Karina Pankievich is a Uruguayan trans rights activist. She is the president of Trans Association of Uruguay (Spanish: Asociación Trans del Uruguay, ATRU).

==Life==
Karina moved to Montevideo at the age of 13. Since the age of 15 years, she worked as a sex worker during the dictatorship in Uruguay. The violence and oppression she faced led her to leave Uruguay. Karina moved to Brazil and Argentina, then returned to Uruguay in 1985 and found that many people in the LGBTI community wanted to fight for their human rights, but were afraid. Therefore, Karina and other activists, such as Gloria Álvez Mariño, founded the ATRU in the same year. ATRU focuses on training, supporting and mobilizing activists to promote and defend their rights.

==Works==
ATRU is a network of trans rights groups throughout the country and reaching other countries in South America. One of the group's biggest successes was the Diversity March, which celebrates the LGBTI community in Uruguay. In 2019, the Diversity March involved more than 130,000 people.

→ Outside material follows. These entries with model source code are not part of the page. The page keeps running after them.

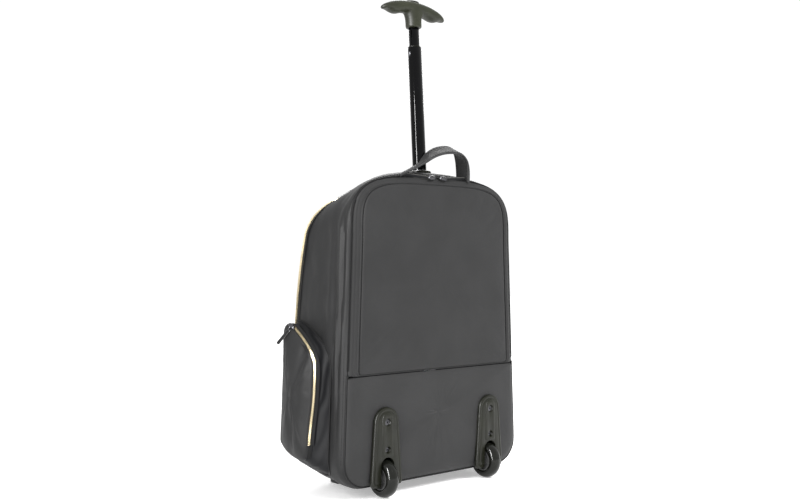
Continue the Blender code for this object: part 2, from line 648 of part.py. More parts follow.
def grip_section(across, upper):
    """Half of the grip's section at one distance from the post: dropping and thinning towards the ends."""
    share = across / GRIP_HALF_LENGTH
    end = math.sqrt(max(1.0 - abs(share) ** 7, 0.0))
    tall = (0.0105 - 0.0030 * share * share) * end
    deep = (0.0130 - 0.0030 * share * share) * max(end, 0.05)
    if not upper:
        tall *= 1.0 + 0.16 * math.cos(across / GRIP_HALF_LENGTH * 2.5 * math.pi)
    drop = -0.0110 * share * share
    points = []
    sign = 1 if upper else -1
    for step in range(9):
        angle = step / 8 * math.pi
        height = sign * (0.0002 + max(tall, 0.0006) * math.sin(angle) ** 0.8)
        points.append(Vector((across, deep * math.cos(angle), drop + height)))
    return points


def build_grip(collar):
    middle = collar + 0.0310
    frame = post_frame() @ Matrix.Translation((0.0, 0.0, middle))
    stations = [-1.0, -0.975, -0.92, -0.8, -0.6, -0.4, -0.2, 0.0, 0.2, 0.4, 0.6, 0.8, 0.92, 0.975, 1.0]
    shells = {}
    for name, upper in (("grip_upper_shell", True), ("grip_lower_shell", False)):
        rings = [grip_section(share * GRIP_HALF_LENGTH, upper) for share in stations]
        shells[name] = skin(name, rings, "grip_plastic", place=frame, origin=post_point(collar))
    stem = [oval((0.0180, 0.0122), -0.006), oval((0.0150, 0.0120), -0.012), oval((0.0132, 0.0118), -0.020),
            oval((0.0130, 0.0118), -0.031)]
    stem_tool = cutter(skin("grip_stem_body", stem, "board", place=frame))
    cut(shells["grip_lower_shell"], stem_tool, "UNION")
    bore_radii = (INNER_TUBE[0] + 0.0003, INNER_TUBE[1] + 0.0003)
    bore = [oval(bore_radii, height) for height in (-0.040, 0.0)]
    cut(shells["grip_lower_shell"], cutter(skin("grip_bore", bore, "board", place=frame)))
    opening = [oval((0.0126, 0.0066), height, 16) for height in (-0.004, 0.030)]
    opening_tool = cutter(skin("button_opening", opening, "board", place=frame))
    cut(shells["grip_upper_shell"], opening_tool)
    button = [oval((0.0120, 0.0060), 0.0050, 16), oval((0.0122, 0.0062), 0.0100, 16),
              oval((0.0104, 0.0048), 0.0116, 16)]
    skin("grip_button", button, "grip_plastic", place=frame, origin=frame @ Vector((0.0, 0.0, 0.0080)))
    rod = [oval((0.0022, 0.0022), -0.060, 12), oval((0.0022, 0.0022), 0.0046, 12)]
    skin("release_rod", rod, "steel", place=frame, origin=frame @ Vector((0.0, 0.0, 0.0046)))


def build_carry_loop():
    """A flat strap skinned between its two edges."""
    back = [at(x, LOOP_BACK_DEPTH, height) for x, height in LOOP_BACK_EDGE]
    front = [at(x, LOOP_FRONT_DEPTH, height) for x, height in LOOP_FRONT_EDGE]
    rings = []
    last = len(back) - 1
    for index in range(last + 1):
        before, after = max(index - 1, 0), min(index + 1, last)
        run = (back[after] + front[after]) - (back[before] + front[before])
        half = run.cross(front[index] - back[index]).normalized() * (LOOP_THICKNESS / 2)
        rings.append([back[index] + half, front[index] + half, front[index] - half, back[index] - half])
    skin("carry_handle", rings, "nylon", origin=at(0.0, LOOP_BACK_DEPTH, LOOP_BACK_EDGE[0][1]))


def build_laptop_sleeve():
    low = at(-0.140, 0.0560, BASE_HEIGHTS[1] + 0.0008)
    high = at(0.140, 0.0860, 0.3000)
    wall = Vector((0.003, 0.003, 0.003))
    sleeve = block("laptop_sleeve", low, high, "lining")
    hollow = block("laptop_hollow", low + wall, high - wall + Vector((0.0, 0.0, 0.020)), "board")
    cut(sleeve, cutter(hollow))


def build_feet():
    for side, sign in SIDES.items():
        x = sign * FOOT_SPREAD
        low = at(x - 0.015, 0.1080, 0.0)
        high = at(x + 0.015, 0.1280, FOOT_TOP)
        block("front_foot_" + side, low, high, "rubber", 0.0020)


def main():
    clear_scene()
    shell = build_body()
    build_front()
    lower_panel = build_back()
    build_wheels(shell, lower_panel)
    build_side_pockets()
    build_sliders()
    build_arch_zipper()
    build_grip(build_post())
    build_carry_loop()
    build_laptop_sleeve()
    build_feet()


main()
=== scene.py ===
"""The looks of a grey nylon rolling laptop case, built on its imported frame.

Metres, +Z up, the back of the bag towards -Y. Depth is counted from the back fabric plane towards the front.
"""

import json
import math

import bmesh
import bpy
import numpy as np
from mathutils import Matrix, Vector, noise


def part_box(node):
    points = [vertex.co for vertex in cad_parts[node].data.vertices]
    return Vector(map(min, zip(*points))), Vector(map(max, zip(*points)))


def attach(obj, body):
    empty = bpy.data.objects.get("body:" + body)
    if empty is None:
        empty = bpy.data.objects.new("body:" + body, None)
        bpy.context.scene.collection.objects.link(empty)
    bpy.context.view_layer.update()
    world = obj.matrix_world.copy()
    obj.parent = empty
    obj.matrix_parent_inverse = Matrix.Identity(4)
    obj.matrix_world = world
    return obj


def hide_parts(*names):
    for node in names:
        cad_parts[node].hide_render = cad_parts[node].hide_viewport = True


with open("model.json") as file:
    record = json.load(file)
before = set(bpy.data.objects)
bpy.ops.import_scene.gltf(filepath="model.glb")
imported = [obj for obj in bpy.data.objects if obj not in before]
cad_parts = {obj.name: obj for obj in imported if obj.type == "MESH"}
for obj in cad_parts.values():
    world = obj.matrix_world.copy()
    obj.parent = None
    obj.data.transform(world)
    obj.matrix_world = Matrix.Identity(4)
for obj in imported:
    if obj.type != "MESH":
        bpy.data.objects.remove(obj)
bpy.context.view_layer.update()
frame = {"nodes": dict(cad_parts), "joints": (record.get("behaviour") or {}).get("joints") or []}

# Places read from the frame
BACK_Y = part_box("main_shell")[0].y - 0.006
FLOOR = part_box("main_shell")[0].z
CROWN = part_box("main_shell")[1].z
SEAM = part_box("lower_back_panel")[1].z
ZIP_LOW_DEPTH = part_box("main_shell")[1].y - BACK_Y
FRONT_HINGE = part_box("front_flap")[0].z
TYRE_LOW, TYRE_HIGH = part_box("wheel_tyre_right")
WHEEL_X = (TYRE_LOW.x + TYRE_HIGH.x) / 2
WHEEL_Y = (TYRE_LOW.y + TYRE_HIGH.y) / 2
WHEEL_RADIUS = TYRE_HIGH.z / 2
SIDES = {"left": -1, "right": 1}

# The body's own sizes: how far the back edge is rounded, where the crown is fullest, where the arch zipper
# crosses the top, and half the body's width high up and low down
EDGE_ROUND = 0.020
CROWN_DEPTH = 0.042
ZIP_TOP_DEPTH = 0.078
HALF_HIGH = 0.162
HALF_LOW = 0.174
WALL = 0.0035

# The outline along the arch zipper: inset, floor, corner radius, top, rise of the shoulders, squareness
ARCH = (0.0, 0.021, 0.062, 0.452, 0.082, 2.2)

# The bag's middle, as seams and surfaces face away from it
MIDDLE_HEIGHT = 0.240
HEART = np.array([0.0, BACK_Y + 0.05, MIDDLE_HEIGHT])
DEEP_HEART = np.array([0.0, BACK_Y + 0.08, MIDDLE_HEIGHT])

# Openings in the fabric: the post's half axes, and each wheel well's half width and top
POST_HOLE = (0.0172, 0.0154)
WELL_HALF = 0.0168
WELL_TOP = 0.0635

# How finely rings, cords and tapes are divided, and the sizes of stitches and teeth
AROUND = 240
CORD_SIDES = 8
TAPE_STEPS = 4
STITCH, STITCH_GAP, STITCH_LIFT = 0.0028, 0.0016, 0.0002
TOOTH_PITCH = 0.0023
SETTLE_FRAMES = 20


# ---------------------------------------------------------------- materials

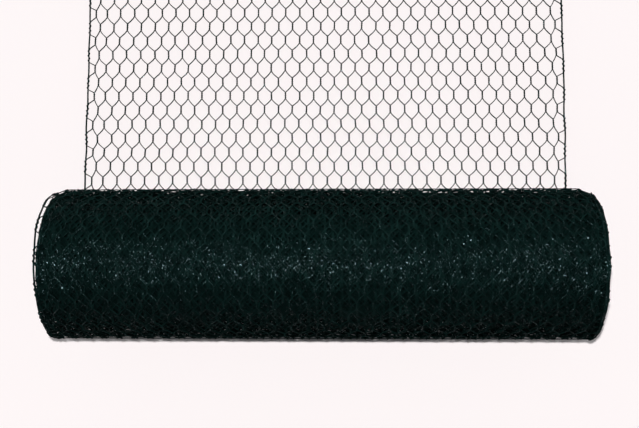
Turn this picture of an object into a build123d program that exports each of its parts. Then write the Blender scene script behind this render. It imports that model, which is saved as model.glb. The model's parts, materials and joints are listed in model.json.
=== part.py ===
"""A roll of hexagonal wire netting lying on its side, with its last stretch unrolled flat behind it.

Millimetres, +Z up, floor at Z 0. X runs across the netting, parallel to the coil's axis, and the unrolled
tail lies towards +Y. The origin is the centre of the bounding box's bottom face.
The netting is one woven sheet. Its wound turns are one turned solid with the bore through it. Its tail is an
openwork sheet, with every hexagonal mesh and both selvedges, in as many equal lengths as its crossings need.
"""

from build123d import *
import math
import os

# The roll
net_width = 900.0  # over both selvedges
coil_diameter = 258.0  # over the outermost turn
bore_diameter = 80.0  # left open by the mandrel that the netting was wound on

# The netting
mesh_size = 26.3  # from one twist to the next across the sheet, centre to centre
row_pitch = 26.9  # from one row of twists to the next along the sheet
twist_length = 12.7  # where two wires are wound round each other
twist_width = 2.1
wire_width = 1.15  # coated wire, in the slanted sides of a mesh
selvedge_width = 2.6  # edge cord of two heavier wires
net_thickness = 2.4
short_edge_gap = 12.5  # from a selvedge's centre line to the nearest twist, in every other row
long_edge_gap = 20.7  # the same in the rows between
edge_rise = 5.0  # how far an edge wire climbs from its twist to the selvedge
edge_drop = 8.0  # how far the other edge wire falls

# The tail
tail_rows = 20  # rows of twists from the coil's lowest line to the cut end
most_crossings = 400  # in one length of the tail

# The turns on the coil's ends
turn_pitch = 1.9  # radial growth for each turn
turns_per_ridge = 6
groove_width = 4.0
groove_depth = 3.0
groove_run_out = 1.0  # how far a groove's cutter stands out of the end face

# What follows from the sizes above
coil_radius = coil_diameter / 2
bore_radius = bore_diameter / 2
selvedge_span = net_width - selvedge_width  # between the selvedges' centre lines
mesh_count = round((selvedge_span - 2 * long_edge_gap) / mesh_size + 1.5)  # twists in one row
column_pitch = (selvedge_span - 2 * long_edge_gap) / (mesh_count - 1.5)
tail_reach = tail_rows * row_pitch + twist_length / 2  # from the coil's lowest line to the cut end
axis_y = (coil_radius - tail_reach) / 2  # centres the whole length on Y 0
peel_length = math.sqrt(coil_radius**2 - (coil_radius - net_thickness) ** 2)
first_row = math.ceil(peel_length / row_pitch)  # first row that lies clear of the coil


def row_y(row):
    """Y of the middle of a row of twists."""
    return axis_y + row * row_pitch


def starts_short(row):
    """Whether a row's first twist, at -X, is the one close to its selvedge."""
    return row % 2 == 0


def twist_columns(row):
    """X of every twist in a row, from -X to +X. The rows are staggered, and mirror each other."""
    regular = [long_edge_gap + i * column_pitch for i in range(mesh_count - 1)]
    from_left = regular + [selvedge_span - short_edge_gap]
    if starts_short(row):
        from_left = [selvedge_span - x for x in reversed(from_left)]
    return [x - selvedge_span / 2 for x in from_left]


def inset(corners, half_widths):
    """The open polygon left inside a ring of bars, given by centre line and half width, anticlockwise."""
    sides = []
    for i, (start, half) in enumerate(zip(corners, half_widths)):
        end = corners[(i + 1) % len(corners)]
        along = Vector(end[0] - start[0], end[1] - start[1]).normalized()
        inward = Vector(-along.Y, along.X)
        sides.append((Vector(*start) + inward * half, along))
    points = []
    for i, (point, along) in enumerate(sides):
        before, before_along = sides[i - 1]
        turn = before_along.X * along.Y - before_along.Y * along.X
        gap = point - before
        reach = (gap.X * along.Y - gap.Y * along.X) / turn
        meet = before + before_along * reach
        points.append((meet.X, meet.Y))
    return points


def inner_mesh(row, column):
    """The hexagonal opening between two neighbouring twists of a row."""
    left, right = twist_columns(row)[column : column + 2]
    apex_column = column + 1 if starts_short(row + 1) else column
    apex = twist_columns(row + 1)[apex_column]
    low, high = row_y(row) - twist_length / 2, row_y(row) + twist_length / 2
    foot = row_y(row - 1) + twist_length / 2
    top = row_y(row + 1) - twist_length / 2
    corners = [(apex, foot), (right, low), (right, high), (apex, top), (left, high), (left, low)]
    bars = [wire_width, twist_width, wire_width, wire_width, twist_width, wire_width]
    return inset(corners, [width / 2 for width in bars])


def left_edge_mesh(row):
    """The opening between the -X selvedge and a row's first twist."""
    edge = -selvedge_span / 2
    first = twist_columns(row)[0]
    low, high = row_y(row) - twist_length / 2, row_y(row) + twist_length / 2
    if starts_short(row):
        corners = [(edge, low - edge_drop), (first, low), (first, high), (edge, high + edge_rise)]
        bars = [wire_width, twist_width, wire_width, selvedge_width]
    else:
        near = twist_columns(row - 1)[0]
        foot = row_y(row - 1) + twist_length / 2
        top = row_y(row + 1) - twist_length / 2
        corners = [
            (edge, foot + edge_rise),
            (near, foot),
            (first, low),
            (first, high),
            (near, top),
            (edge, top - edge_drop),
        ]
        bars = [wire_width, wire_width, twist_width, wire_width, wire_width, selvedge_width]
    return inset(corners, [width / 2 for width in bars])


def right_edge_mesh(row):
    """The opening between a row's last twist and the +X selvedge: the next row's left one, mirrored."""
    shift = row_y(row) - row_y(row + 1)
    return [(-x, y + shift) for x, y in reversed(left_edge_mesh(row + 1))]


def row_meshes(row):
    """Every opening of a row, from -X to +X."""
    inner = [inner_mesh(row, column) for column in range(mesh_count - 1)]
    return [left_edge_mesh(row)] + inner + [right_edge_mesh(row)]


def comb(row, side, cut):
    """The edge of the sheet where it is cut across a row of twists, from -X to +X.

    side is 1 for the half of the row's openings above its middle, and -1 for the half below. cut is the
    cut's own Y.
    """
    points = [(-net_width / 2, cut)]
    for mesh in row_meshes(row):
        half = [p for p in mesh if (p[1] - row_y(row)) * side > 0]
        half.sort()
        points += [(half[0][0], cut)] + half + [(half[-1][0], cut)]
    return points + [(net_width / 2, cut)]


def tail_length(low_row, high_row, high_cut):
    """One length of the tail, from the middle of one row of twists to a cut at another."""
    outline = comb(low_row, 1, row_y(low_row)) + comb(high_row, -1, high_cut)[::-1]
    openings = [mesh for row in range(low_row + 1, high_row) for mesh in row_meshes(row)]
    holes = [Wire.make_polygon(mesh, close=True) for mesh in openings]
    sheet = Face(Wire.make_polygon(outline, close=True), holes)
    return extrude(sheet, amount=net_thickness, dir=(0, 0, 1))


def turned_grooves():
    """The hollows between the bundles of turns, on both ends of the coil."""
    ridges = round((coil_radius - bore_radius) / (turns_per_ridge * turn_pitch))
    ridge_pitch = (coil_radius - bore_radius) / ridges
    cutters = []
    for end in (-1, 1):
        face, outside = end * net_width / 2, end * (net_width / 2 + groove_run_out)
        for ridge in range(1, ridges):
            middle = bore_radius + ridge * ridge_pitch
            low, high = middle - groove_width / 2, middle + groove_width / 2
            profile = [
                (outside, low),
                (face, low),
                (face - end * groove_depth, middle),
                (face, high),
                (outside, high),
            ]
            wire = Wire.make_polygon([(x, axis_y + r, coil_radius) for x, r in profile], close=True)
            cutters.append(revolve(Face(wire), axis=Axis((0, axis_y, coil_radius), (1, 0, 0))))
    return cutters


def coil():
    """The wound turns, with the outermost one peeling off along the floor as far as the tail's first row."""
    lowest = (0, axis_y, 0)
    peel = (0, axis_y + peel_length, net_thickness)
    lip_top = (0, row_y(first_row), net_thickness)
    lip_foot = (0, row_y(first_row), 0)
    outline = Wire(
        [
            Edge.make_three_point_arc(peel, (0, axis_y, coil_diameter), lowest),
            Edge.make_line(lowest, lip_foot),
            Edge.make_line(lip_foot, lip_top),
            Edge.make_line(lip_top, peel),
        ]
    )
    axis_plane = Plane(origin=(0, axis_y, coil_radius), x_dir=(0, 1, 0), z_dir=(1, 0, 0))
    bore = Wire.make_circle(bore_radius, axis_plane)
    section = Face(outline, [bore])
    body = extrude(section, amount=net_width / 2, dir=(1, 0, 0), both=True)
    return body - turned_grooves()


def tail():
    """The unrolled stretch, in equal lengths of no more crossings than one of them may have."""
    rows = tail_rows - first_row
    lengths = math.ceil(rows * mesh_count / most_crossings)
    cuts = [first_row + round(rows * i / lengths) for i in range(lengths + 1)]
    pieces = []
    for low_row, high_row in zip(cuts, cuts[1:]):
        last = high_row == tail_rows
        high_cut = row_y(high_row) + (twist_length / 2 if last else 0)
        pieces.append(tail_length(low_row, high_row, high_cut))
    return pieces


os.makedirs("parts", exist_ok=True)
export_step(coil(), "parts/coil.step")
for number, piece in enumerate(tail(), start=1):
    export_step(piece, f"parts/tail_{number}.step")
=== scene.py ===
"""Looks for a roll of green coated hexagonal wire netting: real netting, wound up and unrolled.

Metres, +Z up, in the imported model's frame: X runs across the netting, and the tail lies towards +Y.
The netting is first made flat, with x across it, s along it and z through it. s is 0 at the coil's
lowest line and grows along the tail. What has an s under 0 is then wound round the coil, turn after
turn inwards. So z points up on the tail and towards the axis in the coil.
"""

import json
import math
from collections import namedtuple

import bmesh
import bpy
import numpy as np
from mathutils import Matrix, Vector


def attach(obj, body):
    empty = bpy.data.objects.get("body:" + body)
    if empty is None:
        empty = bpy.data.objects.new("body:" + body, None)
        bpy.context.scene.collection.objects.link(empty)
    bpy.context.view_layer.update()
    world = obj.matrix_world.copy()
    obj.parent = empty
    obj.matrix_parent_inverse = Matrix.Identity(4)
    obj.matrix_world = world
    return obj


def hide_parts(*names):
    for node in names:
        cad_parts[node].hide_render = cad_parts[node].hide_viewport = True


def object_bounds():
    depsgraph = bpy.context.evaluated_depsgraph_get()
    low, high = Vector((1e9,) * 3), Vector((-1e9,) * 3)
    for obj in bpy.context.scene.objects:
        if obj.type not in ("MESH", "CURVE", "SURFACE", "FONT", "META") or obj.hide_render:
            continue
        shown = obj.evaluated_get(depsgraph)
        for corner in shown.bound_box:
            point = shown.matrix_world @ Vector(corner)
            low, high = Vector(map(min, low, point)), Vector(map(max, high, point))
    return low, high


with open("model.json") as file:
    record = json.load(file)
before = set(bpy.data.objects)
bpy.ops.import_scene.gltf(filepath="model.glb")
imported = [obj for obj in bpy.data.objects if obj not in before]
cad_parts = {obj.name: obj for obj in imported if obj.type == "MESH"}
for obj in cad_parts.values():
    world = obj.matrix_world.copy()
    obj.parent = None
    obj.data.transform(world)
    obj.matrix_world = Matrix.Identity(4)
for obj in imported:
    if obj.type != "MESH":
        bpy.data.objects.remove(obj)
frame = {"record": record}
CAD_LOW, CAD_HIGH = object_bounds()

# The coil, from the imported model
BORE = next(m for m in frame["record"]["mounts"] if m["name"] == "spindle_bore")
AXIS_Y, COIL_RADIUS = BORE["pos_m"][1:]
BORE_RADIUS = BORE["dims"]["r_mm"] / 1000
NET_WIDTH = CAD_HIGH.x - CAD_LOW.x
TAIL_REACH = CAD_HIGH.y - AXIS_Y

# The wire
WIRE_RADIUS = 0.00088
CORD_RADIUS = 0.0013  # of the selvedge's straight cord
PRESSED_IN = 0.7  # the share of its radius that a wire wound round the cord stays off it
CORD_WRAP = CORD_RADIUS + PRESSED_IN * WIRE_RADIUS  # from the cord's middle to the wound wire's
NET_HALF = 2 * WIRE_RADIUS  # half the netting's thickness, at a twist

# The weave
ROW_PITCH = 0.0269  # from one row of twists to the next
TWIST_FAR = 0.0067  # how far a twist reaches from its row's line towards the tail's free end
TWIST_NEAR = 0.008  # the same towards the coil
TWIST_TURNS = 2
COLUMNS = 34  # twists in a row
SHORT_EDGE_GAP = 0.0125  # from a selvedge to the nearest twist, in every other row
LONG_EDGE_GAP = 0.0207  # the same in the rows between
EDGE_RISE = 0.0049  # how far an edge wire climbs from its twist to the selvedge
EDGE_DROP = 0.0068  # how far it drops from its twist at the other end
WRAP_TURNS = 3  # of an edge wire round the selvedge cord, between two twists
SELVEDGE_X = NET_WIDTH / 2 - CORD_RADIUS
COLUMN_PITCH = 2 * (SELVEDGE_X - LONG_EDGE_GAP) / (COLUMNS - 1.5)  # rows are staggered by half of it
SLANT_BEND = 1.27  # above 1, a slanted side leans out of a twist's far end and runs straight into the next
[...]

She participated in a documentary project titled "Trans women without transphobia against HIV - AIDS" for the Trans National Base Organization (OTBN). This documentary covers cases of trans women human rights violations during 2017 in Uruguay. In 2018, the trans community in Uruguay obtained a law that guaranteed their rights. In 2019, the Parliament of Uruguay wanted to revoke the referendum.